Nach Pflegeskandal kommt neues Kontrollsystem in NÖ
Der Skandal im privaten Pflegeheim "Clementinum" in Kirchstetten, Bezirk St. Pölten, war zuletzt der Turbo für die Neustrukturierung der Pflegeaufsicht in NÖ. Während sich das Land als behördliches Kontrollorgan nun stärker auf die Einhaltung gesetzlicher Rahmenbedingungen beschränken will, soll die nö. Patientenanwaltschaft ab April eine neue Anlaufstelle für Pflegebeschwerden werden. Dabei geht es nicht nur darum, ein anonymes Beschwerde-Management zu führen, sondern auch "proaktiv und präventiv" tätig zu werden, um Fehler in den mehr als 100 landeseigenen und privaten Pflegeheimen in NÖ aufzuspüren.
Wie berichtet, soll es im "Clementinum" zu Übergriffen auf Klienten gekommen sein. Gegen vier ehemalige Mitarbeiter, die alle Schuld von sich weisen, wird ermittelt. Ob es allerdings auch zu einer Anklage kommt, ist laut Staatsanwaltschaft St. Pölten noch nicht entschieden. Möglicherweise müssen die Erhebungen der Polizei noch weitergeführt werden.
Das neue Modell der nö.
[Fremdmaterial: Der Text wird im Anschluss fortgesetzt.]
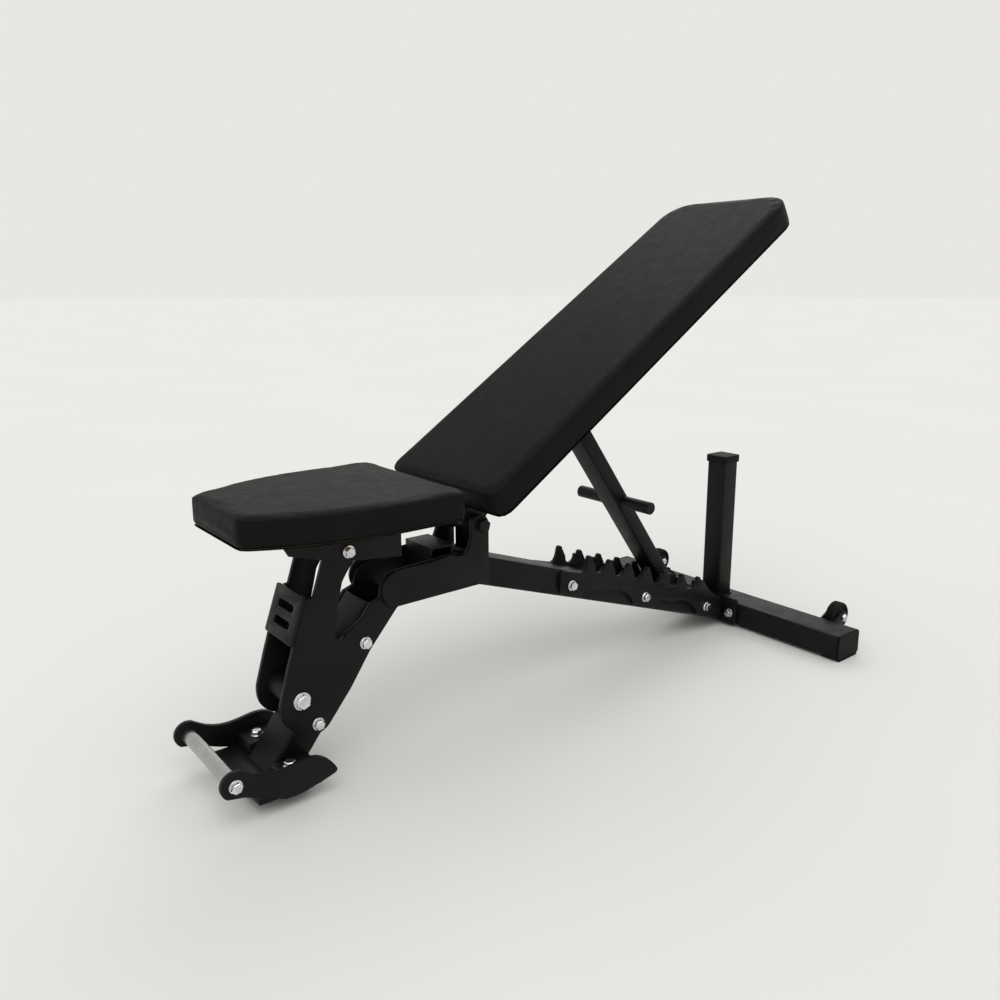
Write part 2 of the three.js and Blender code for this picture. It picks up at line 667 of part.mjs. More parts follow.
// ---- strut: local X runs down the strut from its hinge --------------------------------------
const PIN_X = TOOTH_X + (REST_NOTCH + 0.5) * PITCH;
const PIN_Z = beamTop(PIN_X) + PIN_RISE;
const STRUT_TOP = new THREE.Vector3(
  HINGE.x + STRUT_HINGE * Math.cos(INCLINE), 0, HINGE.z + STRUT_HINGE * Math.sin(INCLINE),
);
const STRUT_LEN = Math.hypot(PIN_X - STRUT_TOP.x, PIN_Z - STRUT_TOP.z);
const STRUT_LEAN = Math.atan2(STRUT_TOP.z - PIN_Z, PIN_X - STRUT_TOP.x);

function strutTube() {
  const from = new THREE.Vector3(-9, 0, 0);
  const to = new THREE.Vector3(STRUT_LEN + 9, 0, 0);
  const bar = tube(from, to, STRUT_W, STRUT_H, 2.5, 4);
  const knuckle = barY(0, 0, SLEEVE_R - 1, -SPINE_W / 2 + 0.5, SPINE_W / 2 - 0.5, 20);
  return cut(
    join(bar, knuckle),
    barY(0, 0, BUSH_R + 0.2, -60, 60, 20),
    barY(PEG_AT, 0, PIN_R + GAP, -60, 60),
    barY(STRUT_LEN, 0, PIN_R + GAP, -60, 60),
  );
}

// ---- seat: local origin on the seat hinge -----------------------------------------------------
function seatOutline(inset) {
  const x0 = inset - SEAT_HINGE.x;
  const x1 = SEAT_LEN - inset - SEAT_HINGE.x;
  const f = SEAT_FRONT_W / 2 - inset;
  const b = SEAT_REAR_W / 2 - inset;
  const r = 16;
  const shape = new THREE.Shape();
  shape.moveTo(x0 + 10, -f + 2);
  shape.bezierCurveTo(x0 + 80, -f - 38, x0 + 140, -b, x0 + 230, -b);
  shape.lineTo(x1 - r, -b);
  shape.absarc(x1 - r, -b + r, r, -Math.PI / 2, 0, false);
  shape.absarc(x1 - r, b - r, r, 0, Math.PI / 2, false);
  shape.lineTo(x0 + 230, b);
  shape.bezierCurveTo(x0 + 140, b, x0 + 80, f + 38, x0 + 10, f - 2);
  shape.quadraticCurveTo(x0, f - 8, x0, f - 20);
  shape.lineTo(x0, -f + 20);
  shape.quadraticCurveTo(x0, -f + 8, x0 + 10, -f + 2);
  return shape;
}

const SEAT_UNDER = SEAT_TOP - SEAT_T - SEAT_HINGE.z;

function seatPad() {
  const pad = slabZ(seatOutline(0), SEAT_UNDER, SEAT_UNDER + SEAT_T);
  const tray = seatOutline(BOARD_INSET - GAP);
  return cut(pad, slabZ(tray, SEAT_UNDER - 5, SEAT_UNDER + BOARD_T + GAP));
}

function seatBoard() {
  return slabZ(seatOutline(BOARD_INSET), SEAT_UNDER, SEAT_UNDER + BOARD_T);
}

// Folded channel under the seat, its flanges outside the leg plates.
function seatBracket() {
  const top = SEAT_UNDER - GAP;
  const flange = new THREE.Shape();
  const at = (x, z) => [x - SEAT_HINGE.x, z - SEAT_HINGE.z];
  flange.moveTo(...at(76, top + SEAT_HINGE.z));
  flange.lineTo(...at(80, 378));
  flange.lineTo(...at(88, 364));
  flange.quadraticCurveTo(...at(150, 345), ...at(192, 337));
  flange.lineTo(...at(277, 328));
  flange.lineTo(...at(277, top + SEAT_HINGE.z));
  const t = 5;
  const inner = OUTER_HALF + 0.4;
  const sides = SIDES.map(([, s]) => sidePlate(flange, s, inner, t, 4));
  const web = block(76 - SEAT_HINGE.x, 277 - SEAT_HINGE.x, -inner - 1, inner + 1, top - t, top);
  return cut(join(...sides, web), boltHole(0, 0, M10));
}

// ---- assembly ---------------------------------------------------------------------------------
const bench = new THREE.Group();
bench.position.x = -(FRONT_X + REAR_X) / 2;
const frame = new THREE.Group();
bench.add(frame);

frame.add(mesh('main_beam', mainBeam(), BLACK_STEEL));
frame.add(mesh('beam_flange', beamFlange(), BLACK_STEEL));
frame.add(mesh('rear_cross_tube', rearCrossTube(), BLACK_STEEL));
frame.add(mesh('rear_post', rearPost(), BLACK_STEEL));
frame.add(mesh('post_cap', postCap(), PLASTIC));
frame.add(mesh('leg_tube', legTube(), BLACK_STEEL));
frame.add(mesh('hub_spacer', hubSpacer(), BLACK_STEEL));
frame.add(mesh('front_cross_plate', frontCrossPlate(), BLACK_STEEL));
frame.add(mesh('lower_cross_bar', lowerBar(), BLACK_STEEL));
frame.add(mesh('foot_base', footBase(), BLACK_STEEL));
frame.add(mesh('handle_tube', handleTube(), SILVER_TUBE));
for (const [name, side] of SIDES) {
  frame.add(mesh(`ladder_plate_${name}`, ladderPlate(side), BLACK_STEEL));
  frame.add(mesh(`flange_bolt_${name}`, flangeBolt(side), ZINC));
  frame.add(mesh(`rear_end_cap_${name}`, rearEndCap(side), PLASTIC));
  frame.add(mesh(`wheel_bracket_${name}`, wheelBracket(side), BLACK_STEEL));
  frame.add(mesh(`wheel_axle_${name}`, wheelAxle(side), ZINC));
  frame.add(mesh(`transport_wheel_${name}`, transportWheel(side), RUBBER));
  frame.add(mesh(`leg_plate_${name}`, legPlate(side), BLACK_STEEL));
  frame.add(mesh(`hub_plate_${name}`, hubPlate(side), BLACK_STEEL));
  frame.add(mesh(`foot_plate_${name}`, footPlate(side), BLACK_STEEL));
  frame.add(mesh(`foot_pad_${name}`, footPad(side), RUBBER));
  frame.add(mesh(`foot_bolt_${name}`, footBolt(side), ZINC));
}

const LADDER_OUT = FRAME_HALF + PLATE;
LADDER_BOLTS.forEach((x, i) => {
  frame.add(mesh(`ladder_bolt_${i + 1}`, throughBolt(x, beamMid(x), M10, LADDER_OUT), ZINC));
});
LEG_BOLTS.forEach((b, i) => {
  frame.add(mesh(`leg_bolt_${i + 1}`, throughBolt(b.x, b.z, M10, LADDER_OUT), ZINC));
});
frame.add(mesh('lower_bar_bolt', throughBolt(LOWER_BAR.x, LOWER_BAR.z, M16, LADDER_OUT), ZINC));
frame.add(mesh('handle_bolt', throughBolt(HANDLE.x, HANDLE.z, M10, FOOT_HALF + PLATE), ZINC));
frame.add(mesh('backrest_hinge_bolt', pivotBolt(HINGE.x, HINGE.z, OUTER_HALF + PLATE), BLACK_STEEL));
const SEAT_BOLT_OUT = OUTER_HALF + 5.7;
frame.add(mesh('seat_hinge_bolt', throughBolt(SEAT_HINGE.x, SEAT_HINGE.z, M10, SEAT_BOLT_OUT), ZINC));

const seat = new THREE.Group();
seat.position.set(SEAT_HINGE.x, 0, SEAT_HINGE.z);
bench.add(seat);
seat.add(mesh('seat_pad', seatPad(), VINYL));
seat.add(mesh('seat_board', seatBoard(), PLYWOOD));
seat.add(mesh('seat_bracket', seatBracket(), BLACK_STEEL));

const backrest = new THREE.Group();
backrest.position.set(HINGE.x, 0, HINGE.z);
backrest.rotation.y = -INCLINE;
bench.add(backrest);
backrest.add(mesh('back_pad', backPad(), VINYL));
backrest.add(mesh('back_board', backBoard(), PLYWOOD));
backrest.add(mesh('back_spine', backSpine(), BLACK_STEEL));
backrest.add(mesh('hinge_sleeve', hingeSleeve(), BLACK_STEEL));
backrest.add(mesh('hinge_bush', hingeBush(OUTER_HALF - 1), NYLON));
backrest.add(mesh('rest_bumper', restBumper(), RUBBER));
for (const [name, side] of SIDES) {
  backrest.add(mesh(`hinge_ear_${name}`, hingeEar(side), BLACK_STEEL));
  backrest.add(mesh(`strut_ear_${name}`, strutEar(side), BLACK_STEEL));
}
backrest.add(mesh('strut_hinge_bolt', pivotBolt(STRUT_HINGE, 0, EAR_IN + EAR_T), ZINC));

const strut = new THREE.Group();
strut.position.set(STRUT_HINGE, 0, 0);
strut.rotation.y = STRUT_LEAN + INCLINE;
backrest.add(strut);
strut.add(mesh('strut_tube', strutTube(), BLACK_STEEL));
strut.add(mesh('strut_bush', hingeBush(SPINE_W / 2 - 0.5), NYLON));
strut.add(mesh('peg_bar', barY(PEG_AT, 0, PIN_R, -PEG_HALF, PEG_HALF), BLACK_STEEL));
const PIN_HALF = FRAME_HALF - GAP - 0.5;
strut.add(mesh('ladder_pin', barY(STRUT_LEN, 0, PIN_R, -PIN_HALF, PIN_HALF), BLACK_STEEL));

export default bench;
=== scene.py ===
"""The looks of the adjustable weight bench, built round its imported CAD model.

Steel gets rounded edges, weld beads and a powder coat; the two pads are cloth-simulated vinyl.
Helper at() turns design millimetres, measured from the leg's foot, into the row frame in metres.
"""
import json
import math

import bmesh
import bpy
from mathutils import Matrix, Vector
from mathutils.bvhtree import BVHTree


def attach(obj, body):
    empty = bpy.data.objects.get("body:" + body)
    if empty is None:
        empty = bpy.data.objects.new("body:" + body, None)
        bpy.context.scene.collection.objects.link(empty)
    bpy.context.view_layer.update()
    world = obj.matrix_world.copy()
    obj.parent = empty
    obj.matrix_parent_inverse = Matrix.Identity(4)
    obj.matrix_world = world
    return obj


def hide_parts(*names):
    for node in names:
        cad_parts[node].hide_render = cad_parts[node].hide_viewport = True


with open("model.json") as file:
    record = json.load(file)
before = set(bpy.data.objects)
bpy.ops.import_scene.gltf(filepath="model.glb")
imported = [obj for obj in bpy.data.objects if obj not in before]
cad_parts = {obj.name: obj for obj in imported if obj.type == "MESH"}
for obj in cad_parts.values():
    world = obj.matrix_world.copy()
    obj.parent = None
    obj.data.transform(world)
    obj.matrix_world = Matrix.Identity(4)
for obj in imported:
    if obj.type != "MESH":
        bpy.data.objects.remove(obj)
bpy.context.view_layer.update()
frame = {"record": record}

MIDDLE_X = 608.5  # the design's own X of the row frame's origin
SIDES = (("left", -1), ("right", 1))


def at(x, y, z):
    """A point given in design millimetres."""
    return Vector(((x - MIDDLE_X) / 1000, y / 1000, z / 1000))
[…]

Patientenanwaltschaft beinhaltet mehrere Eckpunkte: Neben einem unabhängigen Blick auf die Strukturen und Tagesabläufe in den Pflegeheimen – dazu zählen etwa Leitung, Hierarchie, Zusammenarbeit im Team, Betreuung und Bewohnerrechte – geht es auch um einen niederschwelligen Zugang für betroffene Heimbewohner oder deren Angehörige.
Frühwarnung
Um Kontrollen qualifiziert durchzuführen, wird es ein Frühwarnsystem geben. "In der ersten Stufe sammeln wir Infos", sagt Patientenanwalt Gerald Bachinger und zählt dafür ein Meldesystem, Befragungen, das Auswerten von Beschwerden sowie das Vernetzen mit ehrenamtlichen Mitarbeitern und Rettungssanitätern auf.
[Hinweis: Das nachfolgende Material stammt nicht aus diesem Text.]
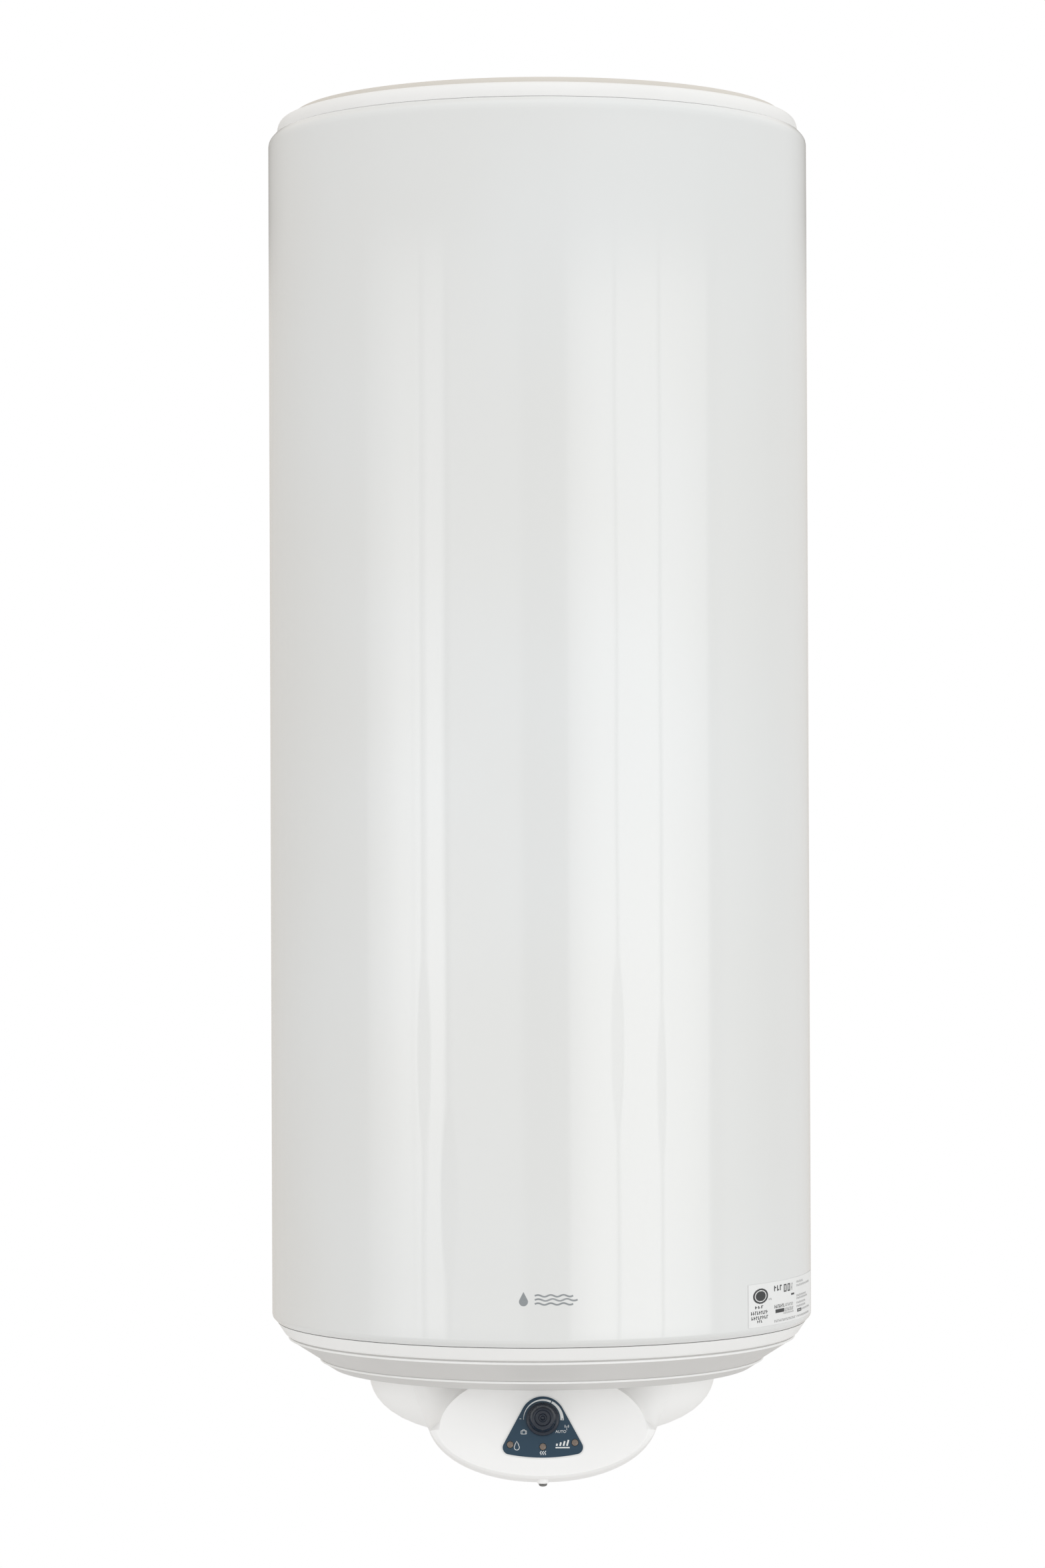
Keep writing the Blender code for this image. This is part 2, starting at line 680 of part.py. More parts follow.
def make_anode():
    """The protective anode rod, its insulating bush through the plate, and the nut under it."""
    bush_top = PLATE_TOP + 0.0065
    bush_low = PLATE_BOTTOM - 0.0020
    bush = [
        (0.0140, bush_top),
        (0.0140, PLATE_TOP + GAP),
        (BUSH_RADIUS, PLATE_TOP + GAP),
        (BUSH_RADIUS, bush_low),
        (ANODE_STUD_RADIUS + GAP, bush_low),
        (ANODE_STUD_RADIUS + GAP, bush_top),
    ]
    turned("anode_insulator", bush, "nylon", PIPE_SEGMENTS, location=ANODE_PLACE)
    anode = [
        (0.0, ANODE_TOP),
        (0.0080, ANODE_TOP - 0.002),
        (ANODE_RADIUS, ANODE_TOP - 0.008),
        (ANODE_RADIUS, bush_top + GAP),
        (ANODE_STUD_RADIUS, bush_top + GAP),
        (ANODE_STUD_RADIUS, bush_low - 0.0075),
        (0.0, bush_low - 0.0075),
    ]
    turned("anode_rod", anode, "anode_metal", SMALL_SEGMENTS, location=ANODE_PLACE)
    nut_top = bush_low - GAP
    hexagon = circle(BOLT_HEAD_RADIUS, segments=6)
    bore = circle(ANODE_STUD_RADIUS + 0.0005)
    prism("anode_nut", hexagon, nut_top - 0.005, nut_top, "zinc_screw", [bore], location=ANODE_PLACE)


# ---- Water connections ----


def make_pipes():
    """The two threaded ends under the heater and the coloured rings that tell them apart."""
    chamfer = 0.0010
    profile = [
        (PIPE_RADIUS, PIPE_TOP),
        (PIPE_RADIUS, PIPE_LOW + chamfer),
        (PIPE_RADIUS - chamfer, PIPE_LOW),
        (PIPE_BORE, PIPE_LOW),
        (PIPE_BORE, PIPE_TOP),
    ]
    ring_top = COVER_BOTTOM - GAP
    pipes = (("hot", "hot_outlet_pipe", -1, "signal_red"), ("cold", "cold_inlet_pipe", 1, "signal_blue"))
    for label, name, side, ring_colour in pipes:
        spot = pipe_place(side)
        turned(name, profile, "galvanised_steel", PIPE_SEGMENTS, location=spot)
        sleeve(
            f"{label}_pipe_ring",
            PIPE_RING_RADIUS,
            PIPE_RADIUS + GAP,
            ring_top - PIPE_RING_HEIGHT,
            ring_top,
            ring_colour,
            PIPE_SEGMENTS,
            location=spot,
        )


def make_hot_dip_tube():
    radius = PIPE_BORE - GAP
    bore = radius - 0.0012
    spot = pipe_place(-1)
    sleeve("hot_dip_tube", radius, bore, 0.030, DIP_TUBE_TOP, "stainless", PIPE_SEGMENTS, location=spot)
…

In der Vergangenheit habe die Patientenanwaltschaft nur reagiert, wenn es Anhaltspunkte für Probleme in Heimen gegeben habe, jetzt wolle man präventiv und proaktiv tätig werden. Bachinger schließt jedoch routinemäßige Überprüfungen aller 48 landeseigenen und 62 privaten Pflegeheime aus. "Wir wollen auf niemanden mit dem Finger zeigen, sondern praxisorientierte Lösungen liefern", sagt Bachinger. Dafür soll es Analysen, Kontakte vor Ort und Ansätze geben.
Fehlermanagement
Um Verbesserungen in der Pflege zu erzielen, hofft Soziallandesrätin Barbara Schwarz auf ein gelebtes Fehlermanagement: "Das sollte wie bei einer Fluglinie funktionieren. Sobald es an Bord einen Fehler gibt, wird dieser gemeldet und an der Behebung und zukünftigen Vermeidung gearbeitet." Auch bei den besten Systemen gebe es keine Garantie dafür, dass nicht wieder etwas passiert, es gelte aber, die Latte weiter nach oben zu schieben, meint Bachinger.
Gerade bei krimineller Energie könne eine Vertuschung nicht ausgeschlossen werden. "Aber jeder hat eine Chance verdient, der Fehler in Zukunft vermeiden will. Wenn es wiederholt zu Verfehlungen kommt, muss es jedoch personelle Konsequenzen geben", meint Schwarz.